Hindu nationalists defining Indian democracy down

India may well be on its way to becoming a Hindu state, even as its secular constitution remains officially in force, writes Christophe Jaffrelot in the Journal of Democracy (July). In an article marking the 70th anniversary of democracy in India, the political scientist notes that much of this change toward favoring Hinduism and cracking down on other religions, particularly Islam, picked up momentum in 2014 with the rise of the Hindu nationalist BJP party and the election of Narendra Modi as prime minister. While Modi has made frequent statements that support religious minorities, he also has stood by while Hindu nationalist groups have put pressure on Muslims and Christians, with one leading BJP figure condemning Mother Teresa just before she was declared a saint. The same leader, Yogi Adityanath, was named chief minister of Uttar Pradesh, India’s largest state, in March. Along with various campaigns to promote Hindu nationalism, the most long-lasting effort has revolved around defending the cow as sacred; even though selling beef is permitted in almost every state, militias and other nationalist groups have taken the law into their own hands, targeting “traffickers” (formerly legal sellers of beef), especially the many Muslim butchers.

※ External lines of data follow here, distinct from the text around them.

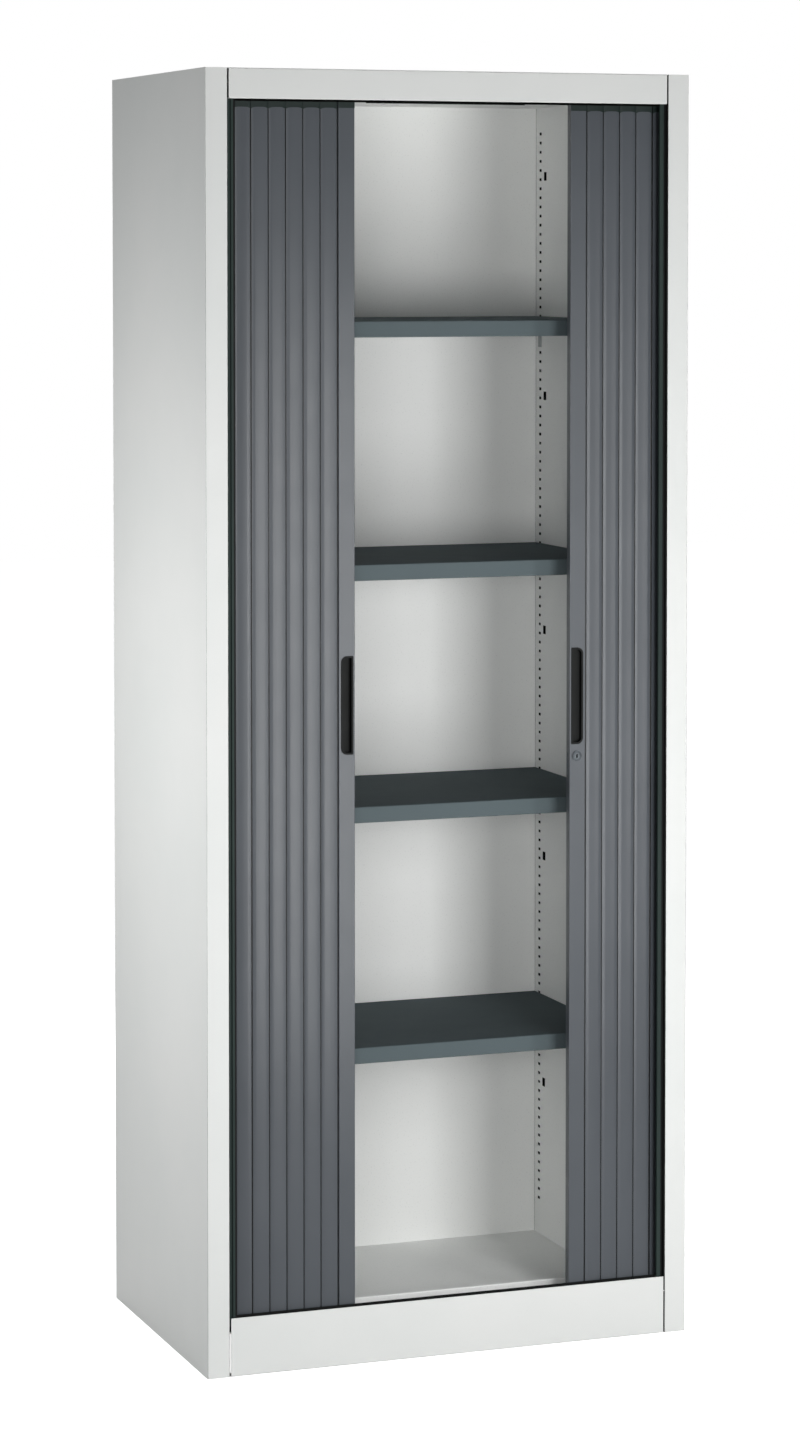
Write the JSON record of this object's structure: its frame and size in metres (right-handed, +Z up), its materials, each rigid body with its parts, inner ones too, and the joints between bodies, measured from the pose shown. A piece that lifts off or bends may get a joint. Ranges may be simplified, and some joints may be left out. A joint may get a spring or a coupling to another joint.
{
  "type": "roll front tool cabinet",
  "caption": "Tall free-standing steel cabinet with two slatted curtains that slide sideways round the front corners to cover or open a shelved interior, with recessed grips and a cam lock.",
  "frame": {"origin": "floor level under the middle of the cabinet", "axes": "+X to the right along the front, -Y out of the front, +Z up"},
  "size_m": [0.79, 0.5, 1.98],
  "materials": {
    "casing_paint": "fine textured light grey powder coat",
    "slat_plastic": "satin anthracite",
    "bar_paint": "anthracite coated profile",
    "grip_plastic": "black satin",
    "lock_chrome": "nickel plated",
    "clip_steel": "zinc plated",
    "shelf_paint": "dark grey powder coat",
    "rail_plastic": "black",
    "seal_plastic": "dark grey"
  },
  "bodies": {
    "cabinet": {"side_panel_left": "casing_paint", "side_panel_right": "casing_paint", "top_panel": "casing_paint", "plinth_panel": "casing_paint", "base_pan": "casing_paint", "outer_back": "casing_paint", "lining_left": "casing_paint", "lining_right": "casing_paint", "lining_back": "casing_paint", "ceiling_panel": "casing_paint", "floor_plate": "casing_paint", "shelf_clips": "clip_steel", "bottom_rail": "rail_plastic", "top_rail": "rail_plastic", "seal_left": "seal_plastic", "seal_right": "seal_plastic", "shelf_1": "shelf_paint", "shelf_2": "shelf_paint", "shelf_3": "shelf_paint", "shelf_4": "shelf_paint"},
    "curtain_left_lead": {"lead_bar_left": "bar_paint", "slat_left_01": "slat_plastic", "slat_left_02": "slat_plastic", "slat_left_03": "slat_plastic", "slat_left_04": "slat_plastic", "slat_left_05": "slat_plastic", "grip_left": "grip_plastic"},
    "curtain_left_from_06": {"slat_left_06": "slat_plastic"},
    "curtain_left_from_07": {"slat_left_07": "slat_plastic"},
    "curtain_left_from_08": {"slat_left_08": "slat_plastic", "slat_left_09": "slat_plastic", "slat_left_10": "slat_plastic", "slat_left_11": "slat_plastic"},
    "curtain_left_from_12": {"slat_left_12": "slat_plastic"},
    "curtain_right_lead": {"lead_bar_right": "bar_paint", "slat_right_01": "slat_plastic", "slat_right_02": "slat_plastic", "slat_right_03": "slat_plastic", "slat_right_04": "slat_plastic", "grip_right": "grip_plastic", "lock_housing": "lock_chrome"},
    "curtain_right_from_05": {"slat_right_05": "slat_plastic"},
    "curtain_right_from_06": {"slat_right_06": "slat_plastic"},
    "curtain_right_from_07": {"slat_right_07": "slat_plastic", "slat_right_08": "slat_plastic", "slat_right_09": "slat_plastic", "slat_right_10": "slat_plastic", "slat_right_11": "slat_plastic"},
    "curtain_right_from_12": {"slat_right_12": "slat_plastic"},
    "lock_barrel": {"lock_plug": "lock_chrome", "lock_cam": "lock_chrome"}
  },
  "joints": [
    {"name": "curtain_left_slide", "type": "slide", "parent": "cabinet", "child": "curtain_left_lead", "axis": [1, 0, 0], "range_m": [0, 0.153]},
    {"name": "slat_left_06_knuckle", "type": "hinge", "parent": "curtain_left_lead", "child": "curtain_left_from_06", "pos_m": [-0.319, -0.2335, 0.0693], "axis": [0, 0, 1], "range_deg": [0, 7.54]},
    {"name": "slat_left_07_knuckle", "type": "hinge", "parent": "curtain_left_from_06", "child": "curtain_left_from_07", "pos_m": [-0.34626, -0.22989, 0.0693], "axis": [0, 0, 1], "range_deg": [0, 48.13]},
    {"name": "slat_left_08_knuckle", "type": "hinge", "parent": "curtain_left_from_07", "child": "curtain_left_from_08", "pos_m": [-0.36177, -0.20718, 0.0693], "axis": [0, 0, 1], "range_deg": [0, 34.33]},
    {"name": "slat_left_12_knuckle", "type": "hinge", "parent": "curtain_left_from_08", "child": "curtain_left_from_12", "pos_m": [-0.362, -0.09718, 0.0693], "axis": [0, 0, -1], "range_deg": [0, 25.39]},
    {"name": "curtain_right_slide", "type": "slide", "parent": "cabinet", "child": "curtain_right_lead", "axis": [-1, 0, 0], "range_m": [0, 0.1996]},
    {"name": "slat_right_05_knuckle", "type": "hinge", "parent": "curtain_right_lead", "child": "curtain_right_from_05", "pos_m": [0.33809, -0.23287, 0.0693], "axis": [0, 0, -1], "range_deg": [0, 40.3]},
    {"name": "slat_right_06_knuckle", "type": "hinge", "parent": "curtain_right_from_05", "child": "curtain_right_from_06", "pos_m": [0.35946, -0.21557, 0.0693], "axis": [0, 0, -1], "range_deg": [0, 44.41]},
    {"name": "slat_right_07_knuckle", "type": "hinge", "parent": "curtain_right_from_06", "child": "curtain_right_from_07", "pos_m": [0.362, -0.18819, 0.0693], "axis": [0, 0, -1], "range_deg": [0, 5.29]},
    {"name": "slat_right_12_knuckle", "type": "hinge", "parent": "curtain_right_from_07", "child": "curtain_right_from_12", "pos_m": [0.362, -0.05069, 0.0693], "axis": [0, 0, 1], "range_deg": [0, 55]},
    {"name": "lock_turn", "type": "hinge", "parent": "curtain_right_lead", "child": "lock_barrel", "pos_m": [0.2126, -0.2335, 0.92], "axis": [0, 1, 0], "range_deg": [0, 90]}
  ],
  "couplings": [
    {"joint": "slat_left_06_knuckle", "follows": "curtain_left_slide", "rad_per_m": 0.85979},
    {"joint": "slat_left_07_knuckle", "follows": "curtain_left_slide", "rad_per_m": 5.4902},
    {"joint": "slat_left_08_knuckle", "follows": "curtain_left_slide", "rad_per_m": 3.9166},
    {"joint": "slat_left_12_knuckle", "follows": "curtain_left_slide", "rad_per_m": 2.8967},
    {"joint": "slat_right_05_knuckle", "follows": "curtain_right_slide", "rad_per_m": 3.5239},
    {"joint": "slat_right_06_knuckle", "follows": "curtain_right_slide", "rad_per_m": 3.8833},
    {"joint": "slat_right_07_knuckle", "follows": "curtain_right_slide", "rad_per_m": 0.46247},
    {"joint": "slat_right_12_knuckle", "follows": "curtain_right_slide", "rad_per_m": 4.8093}
  ]
}
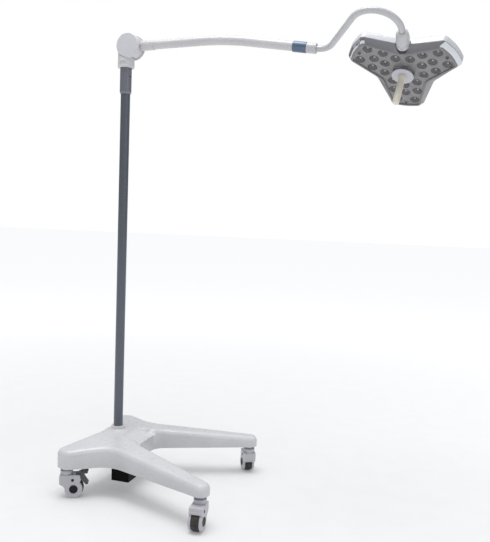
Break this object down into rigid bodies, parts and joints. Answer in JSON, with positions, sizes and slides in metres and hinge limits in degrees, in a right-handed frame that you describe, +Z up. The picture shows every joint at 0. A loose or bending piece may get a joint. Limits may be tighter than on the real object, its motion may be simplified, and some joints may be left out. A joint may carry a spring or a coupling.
{
  "type": "mobile surgical light",
  "caption": "Mobile surgical light: a wheeled four-leg base, a pole, a tilting arm and an S-shaped neck that carry a three-lobed lamp head with a grip under it.",
  "frame": {"origin": "the point on the floor directly below the pole's axis", "axes": "+Z up along the pole, +X from the pole towards the front legs and along the arm, +Y to the left of the base"},
  "size_m": [1.4943, 0.7262, 1.8537],
  "materials": {
    "base_cover": "glossy white thermoformed cover",
    "base_pan": "galvanised sheet",
    "chassis": "black painted casting",
    "collar": "glossy white moulding",
    "zinc": "bright zinc plate",
    "fork": "satin white nylon",
    "wheel_core": "grey moulding",
    "tyre": "dark brown-black rubber",
    "axle_cap": "dark cap over a steel axle",
    "pedal": "dark grey nylon",
    "black_plastic": "fine textured black",
    "pole": "blue-grey metallic paint",
    "steel": "turned steel",
    "spring_steel": "oiled spring wire",
    "friction": "brown friction lining",
    "arm_paint": "glossy white powder coat",
    "knuckle_paint": "satin white powder coat",
    "knuckle_cap": "white press-on cap",
    "ring": "dark blue-grey sleeve",
    "neck_paint": "glossy white powder coat",
    "hub_metal": "polished steel",
    "housing": "glossy white shell",
    "bezel": "silver-grey frame",
    "lens_cover": "clear acrylic with a light grey tint",
    "lens_plate": "clear moulded collimating lenses",
    "board": "aluminium-core circuit board with a white mask",
    "bracket": "machined",
    "column": "satin",
    "disc": "light grey moulding",
    "handle": "ivory heat-proof moulding"
  },
  "bodies": {
    "base": {"base_cover": "base_cover", "base_pan": "base_pan", "base_chassis": "chassis", "pole_socket": "steel", "pole_collar": "collar", "power_box": "black_plastic", "mains_inlet": "black_plastic", "pole_tube": "pole", "pole_sleeve": "pole", "sleeve_screw": "steel", "swivel_spindle": "steel", "caster_stem_front_right": "zinc", "caster_stem_front_left": "zinc", "caster_stem_rear_right": "zinc", "caster_stem_rear_left": "zinc"},
    "caster_front_right": {"caster_fork_front_right": "fork", "caster_axle_front_right": "axle_cap"},
    "wheel_front_right": {"caster_wheel_front_right": "wheel_core", "caster_tyre_front_right": "tyre"},
    "caster_front_left": {"caster_fork_front_left": "fork", "caster_axle_front_left": "axle_cap"},
    "wheel_front_left": {"caster_wheel_front_left": "wheel_core", "caster_tyre_front_left": "tyre"},
    "caster_rear_right": {"caster_fork_rear_right": "fork", "caster_axle_rear_right": "axle_cap"},
    "wheel_rear_right": {"caster_wheel_rear_right": "wheel_core", "caster_tyre_rear_right": "tyre"},
    "pedal_rear_right": {"brake_pedal_rear_right": "pedal"},
    "caster_rear_left": {"caster_fork_rear_left": "fork", "caster_axle_rear_left": "axle_cap"},
    "wheel_rear_left": {"caster_wheel_rear_left": "wheel_core", "caster_tyre_rear_left": "tyre"},
    "pedal_rear_left": {"brake_pedal_rear_left": "pedal"},
    "rocker": {"power_switch": "black_plastic"},
    "knuckle": {"knuckle_yoke": "knuckle_paint", "knuckle_cap_front": "knuckle_cap", "knuckle_cap_rear": "knuckle_cap", "friction_disc_front": "friction", "friction_disc_rear": "friction", "hinge_bolt": "steel", "balance_spring": "spring_steel"},
    "arm": {"arm_hub": "arm_paint", "arm_collar": "arm_paint", "arm_tube": "arm_paint", "joint_ring": "ring"},
    "neck": {"neck_tube": "neck_paint", "end_sleeve": "neck_paint", "neck_spindle": "steel", "hub_sleeve": "neck_paint"},
    "head": {"hub_ring": "hub_metal", "head_housing": "housing", "head_bezel": "bezel", "lens_cover": "lens_cover", "led_board": "board", "lens_plate": "lens_plate", "head_bracket": "bracket", "handle_column": "column", "handle_disc": "disc", "handle_core": "steel"},
    "handle": {"sterile_handle": "handle"}
  },
  "joints": [
    {"name": "front_right_swivel", "type": "hinge", "parent": "base", "child": "caster_front_right", "pos_m": [0.495, -0.295, 0.1], "axis": [0, 0, 1], "continuous": true},
    {"name": "front_right_roll", "type": "hinge", "parent": "caster_front_right", "child": "wheel_front_right", "pos_m": [0.49709, -0.32493, 0.0375], "axis": [0.9976, 0.0698, 0], "continuous": true},
    {"name": "front_left_swivel", "type": "hinge", "parent": "base", "child": "caster_front_left", "pos_m": [0.495, 0.295, 0.1], "axis": [0, 0, 1], "continuous": true},
    {"name": "front_left_roll", "type": "hinge", "parent": "caster_front_left", "child": "wheel_front_left", "pos_m": [0.48046, 0.32124, 0.0375], "axis": [-0.8746, -0.4848, 0], "continuous": true},
    {"name": "rear_right_swivel", "type": "hinge", "parent": "base", "child": "caster_rear_right", "pos_m": [-0.095, -0.24, 0.1], "axis": [0, 0, 1], "continuous": true},
    {"name": "rear_right_roll", "type": "hinge", "parent": "caster_rear_right", "child": "wheel_rear_right", "pos_m": [-0.06781, -0.22732, 0.0375], "axis": [-0.4226, 0.9063, 0], "continuous": true},
    {"name": "rear_right_brake", "type": "hinge", "parent": "caster_rear_right", "child": "pedal_rear_right", "pos_m": [-0.0524, -0.22014, 0.09], "axis": [-0.4226, 0.9063, 0], "range_deg": [0, 11]},
    {"name": "rear_left_swivel", "type": "hinge", "parent": "base", "child": "caster_rear_left", "pos_m": [-0.095, 0.24, 0.1], "axis": [0, 0, 1], "continuous": true},
    {"name": "rear_left_roll", "type": "hinge", "parent": "caster_rear_left", "child": "wheel_rear_left", "pos_m": [-0.12319, 0.25026, 0.0375], "axis": [-0.342, -0.9397, 0], "continuous": true},
    {"name": "rear_left_brake", "type": "hinge", "parent": "caster_rear_left", "child": "pedal_rear_left", "pos_m": [-0.13917, 0.25607, 0.09], "axis": [-0.342, -0.9397, 0], "range_deg": [0, 11]},
    {"name": "power_rocker", "type": "hinge", "parent": "base", "child": "rocker", "pos_m": [0.055, -0.088, 0.088], "axis": [0, 1, 0], "range_deg": [0, 12]},
    {"name": "arm_swivel", "type": "hinge", "parent": "base", "child": "knuckle", "pos_m": [0, 0, 1.804], "axis": [0, 0, 1], "range_deg": [-165, 165]},
    {"name": "arm_tilt", "type": "hinge", "parent": "knuckle", "child": "arm", "pos_m": [0.02, 0, 1.804], "axis": [0, -1, 0], "range_deg": [-50, 35]},
    {"name": "neck_roll", "type": "hinge", "parent": "arm", "child": "neck", "pos_m": [0.78876, 0, 1.76421], "axis": [0.9903, 0, -0.1392], "range_deg": [-183, 57]},
    {"name": "head_turn", "type": "hinge", "parent": "neck", "child": "head", "pos_m": [1.11018, 0.04517, 1.6962], "axis": [0.0069, 0.892, -0.452], "range_deg": [-120, 120]},
    {"name": "handle_pull", "type": "slide", "parent": "head", "child": "handle", "axis": [-0.1244, -0.4478, -0.8855], "range_m": [0, 0.118]}
  ]
}
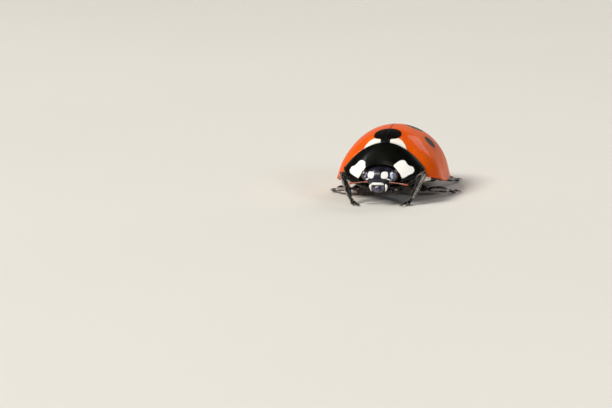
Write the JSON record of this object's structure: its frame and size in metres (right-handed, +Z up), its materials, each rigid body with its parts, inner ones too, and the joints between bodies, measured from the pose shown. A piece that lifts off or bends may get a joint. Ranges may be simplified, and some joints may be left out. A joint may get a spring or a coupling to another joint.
{
  "type": "seven-spot ladybird",
  "caption": "Life-size still model of a seven-spot ladybird standing on its six feet, wing cases closed and feelers spread.",
  "frame": {"origin": "on the floor, below the centre of the animal's bounding box", "axes": "+Y runs from the head to the tips of the wing cases, so the head points to -Y; +X is the animal's left side; +Z is up"},
  "size_m": [0.0067, 0.0073, 0.0034],
  "materials": {
    "wing_case": "glossy orange-red cuticle, fine pits, black spots and two white base patches",
    "scutellum": "glossy black cuticle",
    "pronotum": "glossy black cuticle with two ivory front corners",
    "head": "glossy black cuticle with two ivory spots",
    "eye": "glossy faceted compound eye",
    "clypeus": "smooth ivory cuticle",
    "labrum": "glossy black cuticle",
    "mandible": "ivory cuticle with dark tip",
    "antenna": "reddish-brown cuticle, darker club",
    "palp": "black-brown cuticle",
    "underside": "black cuticle with fine pale hairs and pits",
    "leg": "black cuticle with fine pale hairs"
  },
  "bodies": {
    "root": {"scutellum": "scutellum", "elytron_left": "wing_case", "elytron_right": "wing_case", "pronotum": "pronotum", "prosternum": "underside", "thorax": "underside", "abdomen": "underside", "head": "head", "eye_left": "eye", "eye_right": "eye", "clypeus": "clypeus", "labrum": "labrum", "mandible_left": "mandible", "mandible_right": "mandible", "antenna_left": "antenna", "antenna_right": "antenna", "palp_left": "palp", "palp_right": "palp", "coxa_front_left": "leg", "femur_front_left": "leg", "tibia_front_left": "leg", "tarsus_front_left": "leg", "coxa_front_right": "leg", "femur_front_right": "leg", "tibia_front_right": "leg", "tarsus_front_right": "leg", "coxa_middle_left": "leg", "femur_middle_left": "leg", "tibia_middle_left": "leg", "tarsus_middle_left": "leg", "coxa_middle_right": "leg", "femur_middle_right": "leg", "tibia_middle_right": "leg", "tarsus_middle_right": "leg", "coxa_hind_left": "leg", "femur_hind_left": "leg", "tibia_hind_left": "leg", "tarsus_hind_left": "leg", "coxa_hind_right": "leg", "femur_hind_right": "leg", "tibia_hind_right": "leg", "tarsus_hind_right": "leg"}
  },
  "joints": []
}
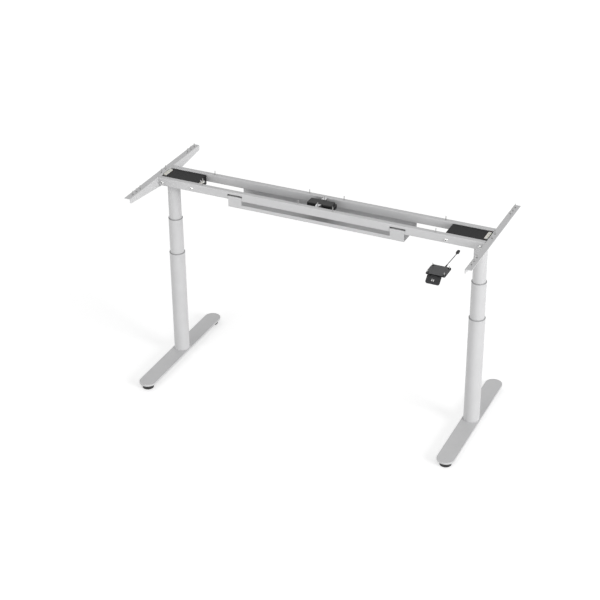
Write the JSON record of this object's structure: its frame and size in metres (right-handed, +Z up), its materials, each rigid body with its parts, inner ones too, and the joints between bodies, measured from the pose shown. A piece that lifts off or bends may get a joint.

Jaffrelot argues that India is becoming what he calls an “ethnic democracy,” which is marked by recognizing one ethnic or ethnoreligious group and its discourse as forming the core nation of the state. He adds that Hinduism “continues to enjoy a favorable international image as a religion that professes pacifism and pure spirituality. Indeed, this is one of the sources of India’s ‘soft power.’” Yet criticism is mounting. In its 2017 annual report, the U.S. Commission on International Religious Freedom decried the existence in India of a “pervasive climate of impunity in which religious minorities feel increasingly insecure and have no recourse when religiously motivated crimes occur.” But it is likely that India will widely be viewed as a counterweight to China in the interests of Western realpolitik. Jaffrelot concludes, “Hindu nationalists, looking around at a mostly Hindu society, have always favored democracy in the majoritarian sense. What they do not favor is the nondemotic side of democracy, the side which insists that individual and minority rights remain sacrosanct, with no majority allowed to trample them, ever.”